START EXERCISE DATA

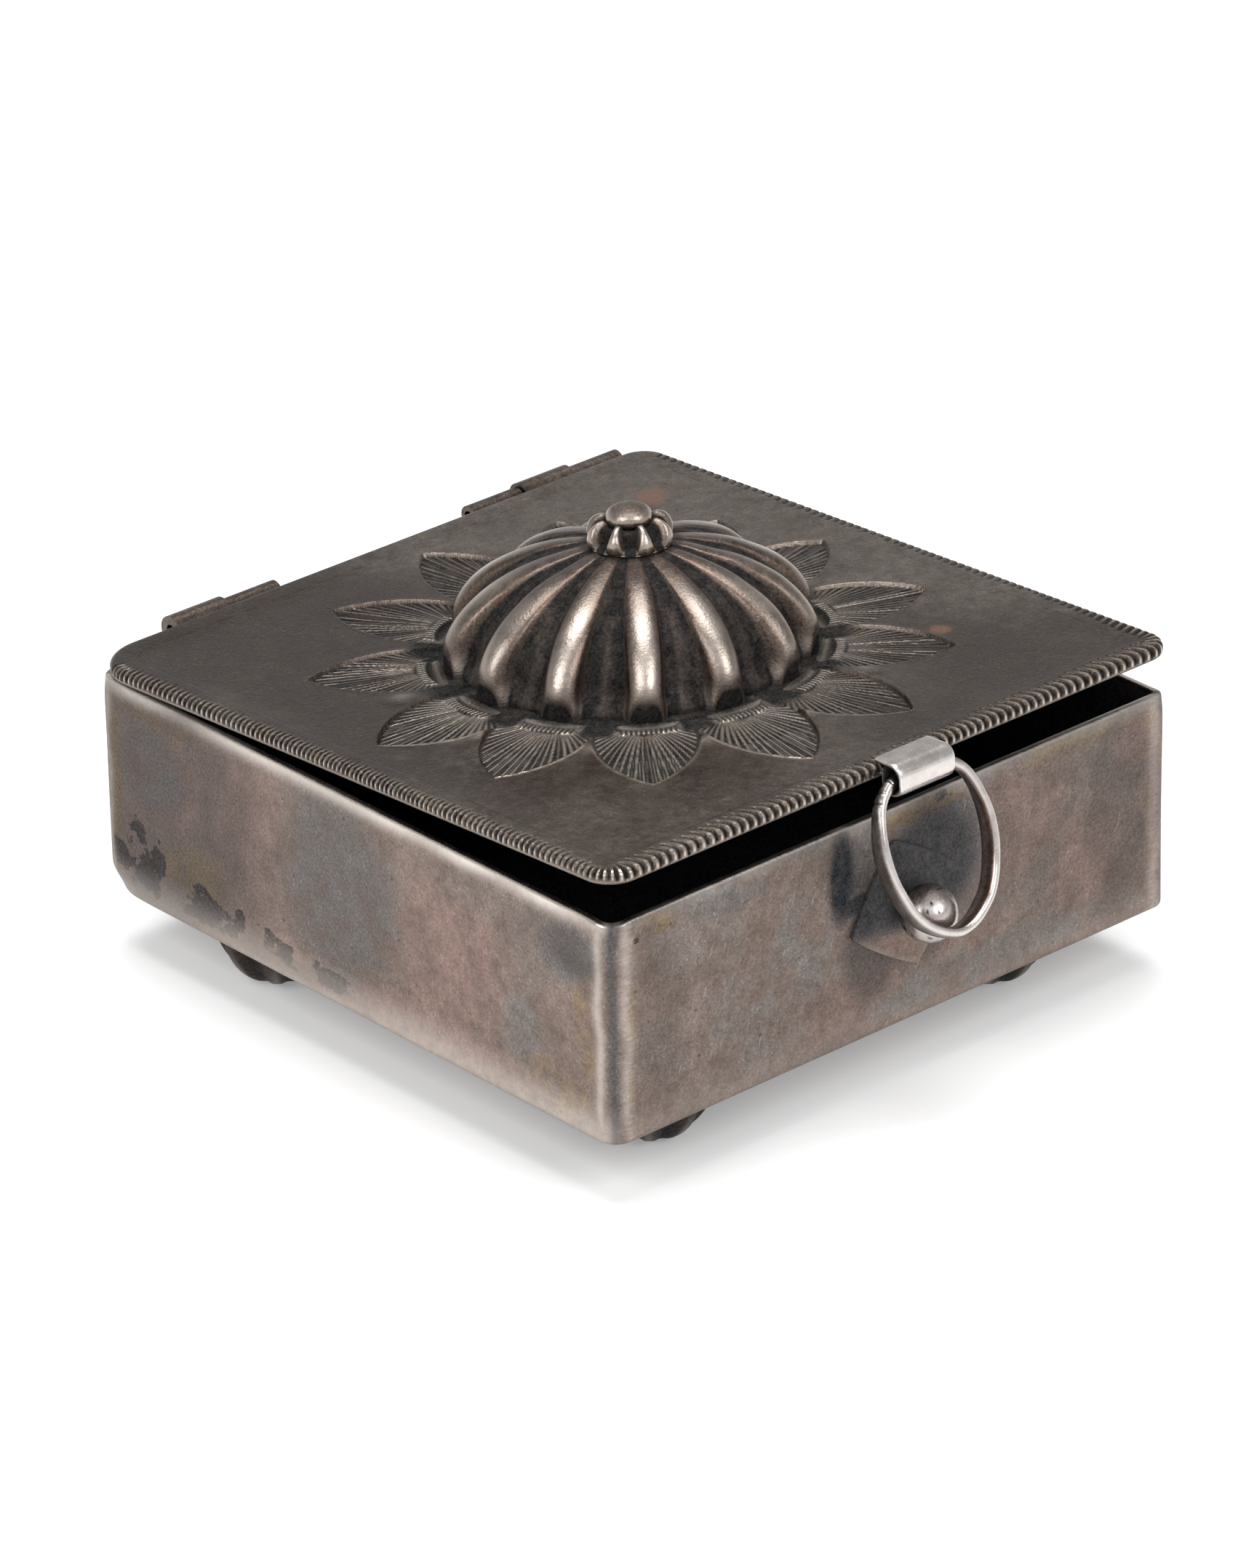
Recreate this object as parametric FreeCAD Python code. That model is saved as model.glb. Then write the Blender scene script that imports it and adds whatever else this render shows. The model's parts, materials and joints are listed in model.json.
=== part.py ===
import FreeCAD
import Part
import math
import os

from FreeCAD import Matrix, Vector

# Square silver keepsake box with a hinged lid, a fluted dome with a finial,
# and a swinging pull ring that rests on a ball stud. Millimetres, +Z up.
# The front wall faces -Y, the lid's hinge runs along X behind the back wall,
# and the feet stand on Z = 0.

# Body of the box
box_width = 70.0
box_depth = 73.3
body_height = 22.5
wall_thickness = 0.9
base_thickness = 0.9
left_corner_radius = 2.35
right_corner_radius = 1.2
inner_corner_radius = 0.3
base_edge_radius = 0.7

# Four stamped feet, placed by hand, so none mirrors another exactly
foot_height = 5.8
foot_radius = 6.2
foot_sole_radius = 1.3
foot_wall = 0.7
foot_lobes = 8
foot_lobe_depth_share = 0.1
foot_curve_power = 1.6
foot_level_shares = (0.0, 0.22, 0.48, 0.74, 1.0)
foot_place_shares = {
    "foot_front_left": (-0.65, -0.76),
    "foot_front_right": (0.60, -0.74),
    "foot_back_left": (-0.79, 0.53),
    "foot_back_right": (0.64, 0.60),
}

# Two knuckle hinges on the back
hinge_axis_out = 1.75
hinge_axis_rise = 0.15
pin_radius = 0.55
pin_fixed_gap = 0.02
pin_running_gap = 0.05
pin_end_inset = 0.9
box_knuckle_radius = 1.1
lid_knuckle_radius = 1.45
knuckle_length = 6.4
knuckle_side_gap = 0.15
knuckle_strap_thickness = 0.6
knuckle_strap_length = 5.0
knuckle_strap_top_gap = 0.35
left_hinge_start_share = -0.69
right_hinge_start_share = 0.382

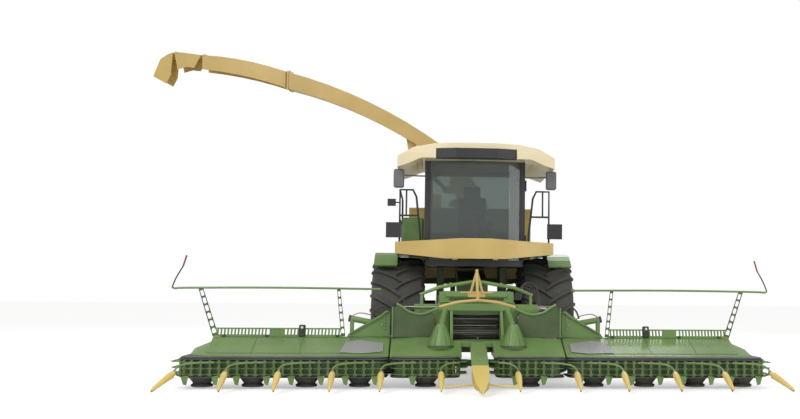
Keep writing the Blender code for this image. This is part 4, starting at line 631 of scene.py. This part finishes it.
# ---------------------------------------------------------------- wheels
@dataclass
class Wheel:
    """Tyre with chevron lugs and rim with its bolts."""

    axle: str
    side_name: str
    side: int
    lugs: int
    lug_height: float
    rim_radius: float

    def __post_init__(self) -> None:
        """Read the wheel's place and size from its CAD tyre."""
        low, high = cad(f"tyre_{self.axle}_{self.side_name}")
        self.centre = (low + high) / 2
        self.radius = self.centre.z = (low.z + high.z) / 2
        self.radius -= low.z
        self.half = (high.x - low.x) / 2
        self.body = f"wheel_{self.axle}_{self.side_name}"

    def build(self) -> None:
        """Make the tyre and the rim."""
        self._tyre()
        self._rim()

    def _section(self, share: float) -> tuple[float, float, float]:
        """Tread at a share of the way from the middle to below the shoulder.

        Args:
            share: 0 on the middle line, 1 at the lug's outer end.

        Returns:
            Distance across, radius and lean of the surface's normal in radians.
        """
        crown = self.radius - self.lug_height
        flat = min(share / 0.82, 1.0)
        over = max(share - 0.82, 0.0) / 0.18
        across = flat * (self.half - 0.055) + over * 0.045
        return across, crown - 0.028 * flat ** 2 - 0.085 * over, radians(8 * flat + 42 * over)

    def _lug(self, side: int) -> bmesh.types.BMesh:
        """One lug, bent round the tyre from a subdivided bar."""
        shape = bmesh.new()
        bmesh.ops.create_cube(shape, size=1.0)
        long_edges = [edge for edge in shape.edges
                      if abs(edge.verts[0].co.x - edge.verts[1].co.x) > 0.5]
        bmesh.ops.subdivide_edges(shape, edges=long_edges, cuts=6, use_grid_fill=True)
        for vert in shape.verts:
            along, width, height = vert.co.x + 0.5, vert.co.y, vert.co.z
            across, radius, lean = self._section(along)
            rise = self.lug_height * (1 - 0.35 * max(along - 0.8, 0) / 0.2) if height > 0 else -0.012
            wide = (0.040 if height > 0 else 0.062) * (1 + 0.35 * along) * self.radius
            across += sin(lean) * rise - 0.03 * (1 - along)
            radius += cos(lean) * rise
            angle = (0.34 * self.half / 0.45 * along ** 0.85 / self.radius) + width * wide / self.radius
            vert.co = (side * across, -radius * cos(angle), radius * sin(angle))
        return shape

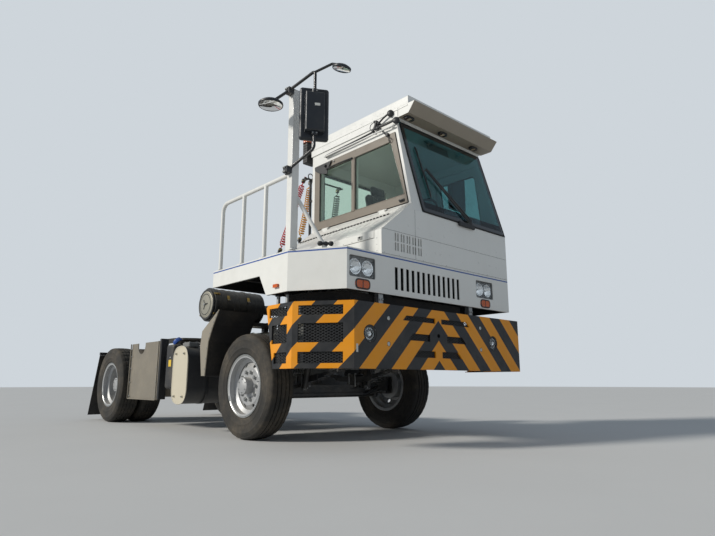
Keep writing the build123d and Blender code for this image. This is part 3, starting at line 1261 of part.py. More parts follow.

END EXERCISE DATA

=== TASK GOAL ===
All of the material must be reproduced exactly.

=== FULL ANSWER ===
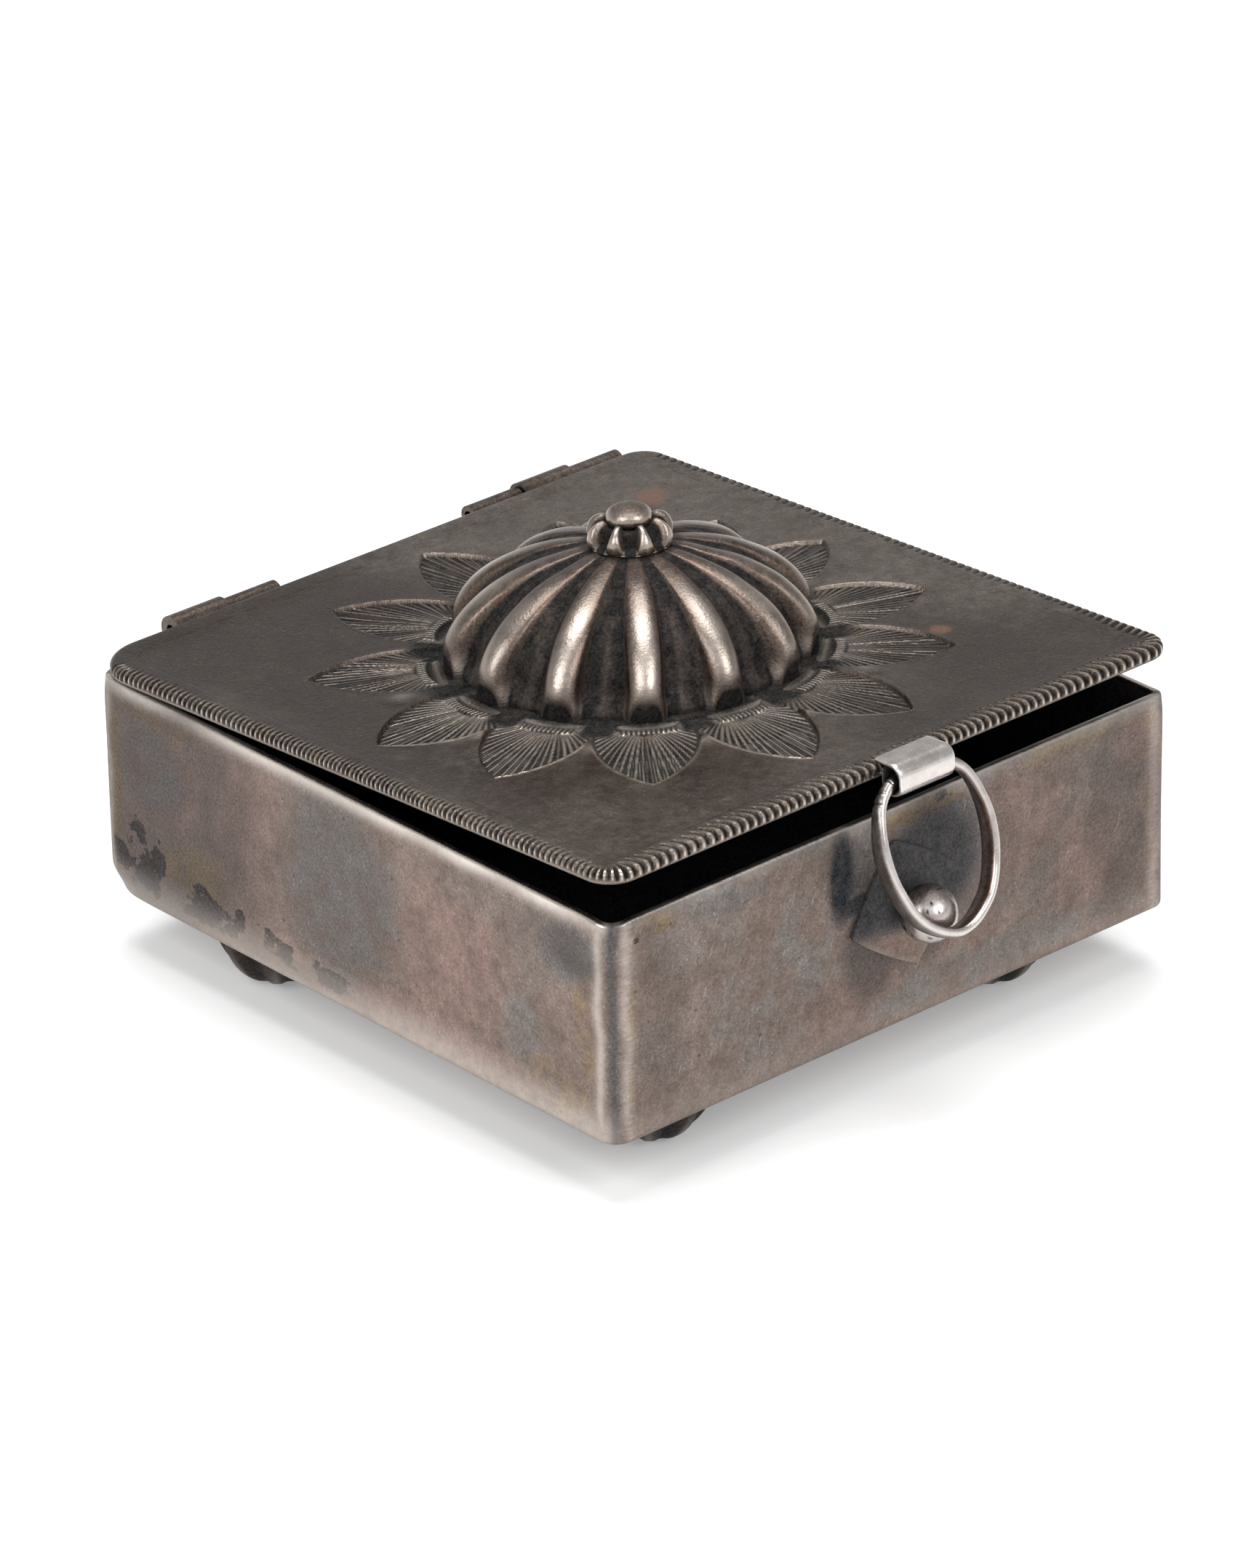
Recreate this object as parametric FreeCAD Python code. That model is saved as model.glb. Then write the Blender scene script that imports it and adds whatever else this render shows. The model's parts, materials and joints are listed in model.json.
=== part.py ===
import FreeCAD
import Part
import math
import os

from FreeCAD import Matrix, Vector

# Square silver keepsake box with a hinged lid, a fluted dome with a finial,
# and a swinging pull ring that rests on a ball stud. Millimetres, +Z up.
# The front wall faces -Y, the lid's hinge runs along X behind the back wall,
# and the feet stand on Z = 0.

# Body of the box
box_width = 70.0
box_depth = 73.3
body_height = 22.5
wall_thickness = 0.9
base_thickness = 0.9
left_corner_radius = 2.35
right_corner_radius = 1.2
inner_corner_radius = 0.3
base_edge_radius = 0.7

# Four stamped feet, placed by hand, so none mirrors another exactly
foot_height = 5.8
foot_radius = 6.2
foot_sole_radius = 1.3
foot_wall = 0.7
foot_lobes = 8
foot_lobe_depth_share = 0.1
foot_curve_power = 1.6
foot_level_shares = (0.0, 0.22, 0.48, 0.74, 1.0)
foot_place_shares = {
    "foot_front_left": (-0.65, -0.76),
    "foot_front_right": (0.60, -0.74),
    "foot_back_left": (-0.79, 0.53),
    "foot_back_right": (0.64, 0.60),
}

# Two knuckle hinges on the back
hinge_axis_out = 1.75
hinge_axis_rise = 0.15
pin_radius = 0.55
pin_fixed_gap = 0.02
pin_running_gap = 0.05
pin_end_inset = 0.9
box_knuckle_radius = 1.1
lid_knuckle_radius = 1.45
knuckle_length = 6.4
knuckle_side_gap = 0.15
knuckle_strap_thickness = 0.6
knuckle_strap_length = 5.0
knuckle_strap_top_gap = 0.35
left_hinge_start_share = -0.69
right_hinge_start_share = 0.382

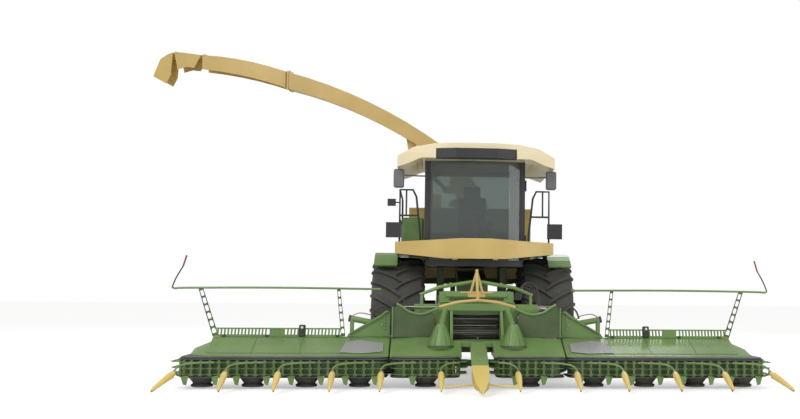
Keep writing the Blender code for this image. This is part 4, starting at line 631 of scene.py. This part finishes it.
# ---------------------------------------------------------------- wheels
@dataclass
class Wheel:
    """Tyre with chevron lugs and rim with its bolts."""

    axle: str
    side_name: str
    side: int
    lugs: int
    lug_height: float
    rim_radius: float

    def __post_init__(self) -> None:
        """Read the wheel's place and size from its CAD tyre."""
        low, high = cad(f"tyre_{self.axle}_{self.side_name}")
        self.centre = (low + high) / 2
        self.radius = self.centre.z = (low.z + high.z) / 2
        self.radius -= low.z
        self.half = (high.x - low.x) / 2
        self.body = f"wheel_{self.axle}_{self.side_name}"

    def build(self) -> None:
        """Make the tyre and the rim."""
        self._tyre()
        self._rim()

    def _section(self, share: float) -> tuple[float, float, float]:
        """Tread at a share of the way from the middle to below the shoulder.

        Args:
            share: 0 on the middle line, 1 at the lug's outer end.

        Returns:
            Distance across, radius and lean of the surface's normal in radians.
        """
        crown = self.radius - self.lug_height
        flat = min(share / 0.82, 1.0)
        over = max(share - 0.82, 0.0) / 0.18
        across = flat * (self.half - 0.055) + over * 0.045
        return across, crown - 0.028 * flat ** 2 - 0.085 * over, radians(8 * flat + 42 * over)

    def _lug(self, side: int) -> bmesh.types.BMesh:
        """One lug, bent round the tyre from a subdivided bar."""
        shape = bmesh.new()
        bmesh.ops.create_cube(shape, size=1.0)
        long_edges = [edge for edge in shape.edges
                      if abs(edge.verts[0].co.x - edge.verts[1].co.x) > 0.5]
        bmesh.ops.subdivide_edges(shape, edges=long_edges, cuts=6, use_grid_fill=True)
        for vert in shape.verts:
            along, width, height = vert.co.x + 0.5, vert.co.y, vert.co.z
            across, radius, lean = self._section(along)
            rise = self.lug_height * (1 - 0.35 * max(along - 0.8, 0) / 0.2) if height > 0 else -0.012
            wide = (0.040 if height > 0 else 0.062) * (1 + 0.35 * along) * self.radius
            across += sin(lean) * rise - 0.03 * (1 - along)
            radius += cos(lean) * rise
            angle = (0.34 * self.half / 0.45 * along ** 0.85 / self.radius) + width * wide / self.radius
            vert.co = (side * across, -radius * cos(angle), radius * sin(angle))
        return shape

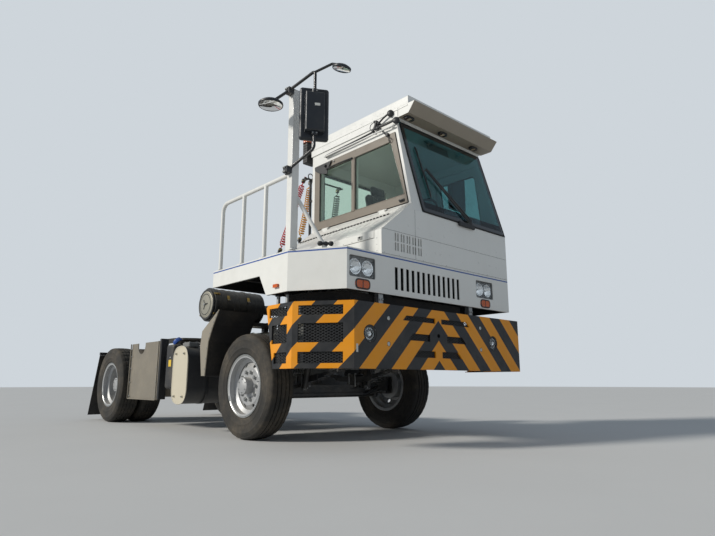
Keep writing the build123d and Blender code for this image. This is part 3, starting at line 1261 of part.py. More parts follow.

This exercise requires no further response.